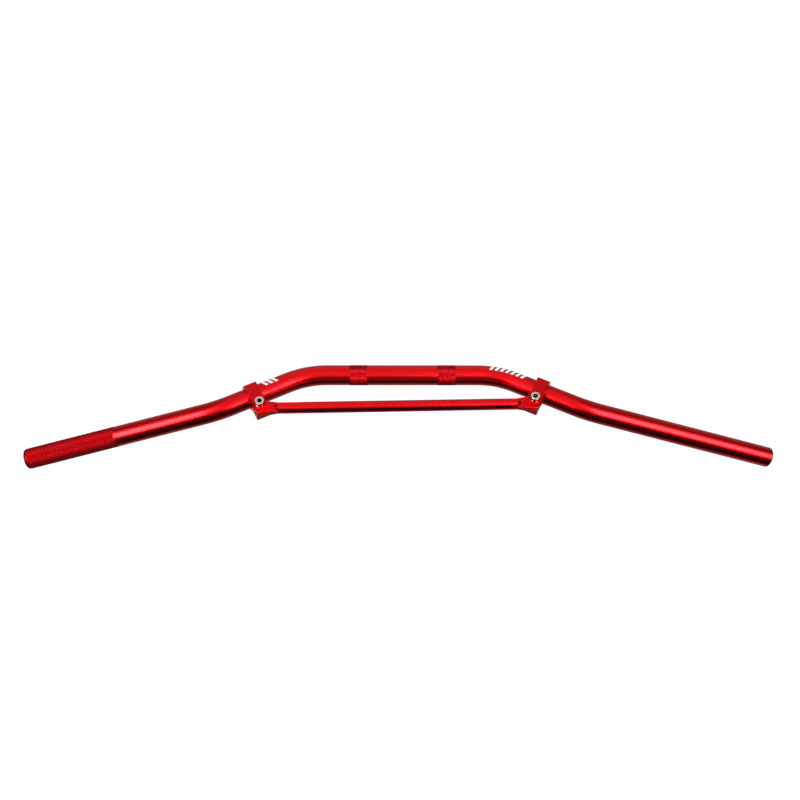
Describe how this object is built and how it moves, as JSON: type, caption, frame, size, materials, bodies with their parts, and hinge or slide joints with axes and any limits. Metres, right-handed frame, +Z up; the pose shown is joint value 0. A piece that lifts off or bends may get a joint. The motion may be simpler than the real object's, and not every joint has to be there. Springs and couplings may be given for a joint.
{
  "type": "motorcycle handlebar",
  "caption": "Bent tubular motorcycle handlebar with a rise, swept-back grip ends, knurled grip and clamp zones and a clamped-on crossbar.",
  "frame": {"origin": "on the tube's axis at the middle of its centre stretch, where the stem clamps hold it", "axes": "+X to the rider's right along the centre stretch, +Y forward, +Z up with the risers upright"},
  "size_m": [0.8239, 0.0711, 0.1049],
  "materials": {
    "anodised_tube": "satin red anodised aluminium",
    "anodised_crossbar": "satin red anodised aluminium",
    "anodised_clamp": "bead-blasted red anodised aluminium",
    "plated_steel": "bright zinc-plated steel",
    "printed_mark": "printed white ink"
  },
  "bodies": {
    "root": {"main_tube": "anodised_tube", "crossbar": "anodised_crossbar", "left_crossbar_clamp": "anodised_clamp", "left_clamp_screw": "plated_steel", "right_crossbar_clamp": "anodised_clamp", "right_clamp_screw": "plated_steel"}
  },
  "joints": []
}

++++

TASK STATEMENT >> Repeat the data verbatim.

EXERCISE ANSWER >>
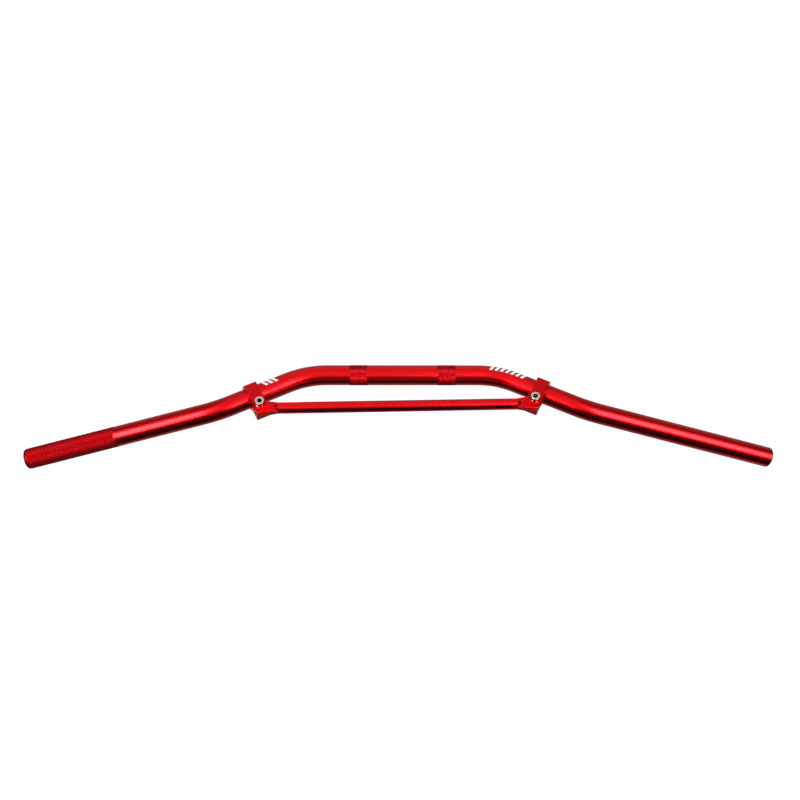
Describe how this object is built and how it moves, as JSON: type, caption, frame, size, materials, bodies with their parts, and hinge or slide joints with axes and any limits. Metres, right-handed frame, +Z up; the pose shown is joint value 0. A piece that lifts off or bends may get a joint. The motion may be simpler than the real object's, and not every joint has to be there. Springs and couplings may be given for a joint.
{
  "type": "motorcycle handlebar",
  "caption": "Bent tubular motorcycle handlebar with a rise, swept-back grip ends, knurled grip and clamp zones and a clamped-on crossbar.",
  "frame": {"origin": "on the tube's axis at the middle of its centre stretch, where the stem clamps hold it", "axes": "+X to the rider's right along the centre stretch, +Y forward, +Z up with the risers upright"},
  "size_m": [0.8239, 0.0711, 0.1049],
  "materials": {
    "anodised_tube": "satin red anodised aluminium",
    "anodised_crossbar": "satin red anodised aluminium",
    "anodised_clamp": "bead-blasted red anodised aluminium",
    "plated_steel": "bright zinc-plated steel",
    "printed_mark": "printed white ink"
  },
  "bodies": {
    "root": {"main_tube": "anodised_tube", "crossbar": "anodised_crossbar", "left_crossbar_clamp": "anodised_clamp", "left_clamp_screw": "plated_steel", "right_crossbar_clamp": "anodised_clamp", "right_clamp_screw": "plated_steel"}
  },
  "joints": []
}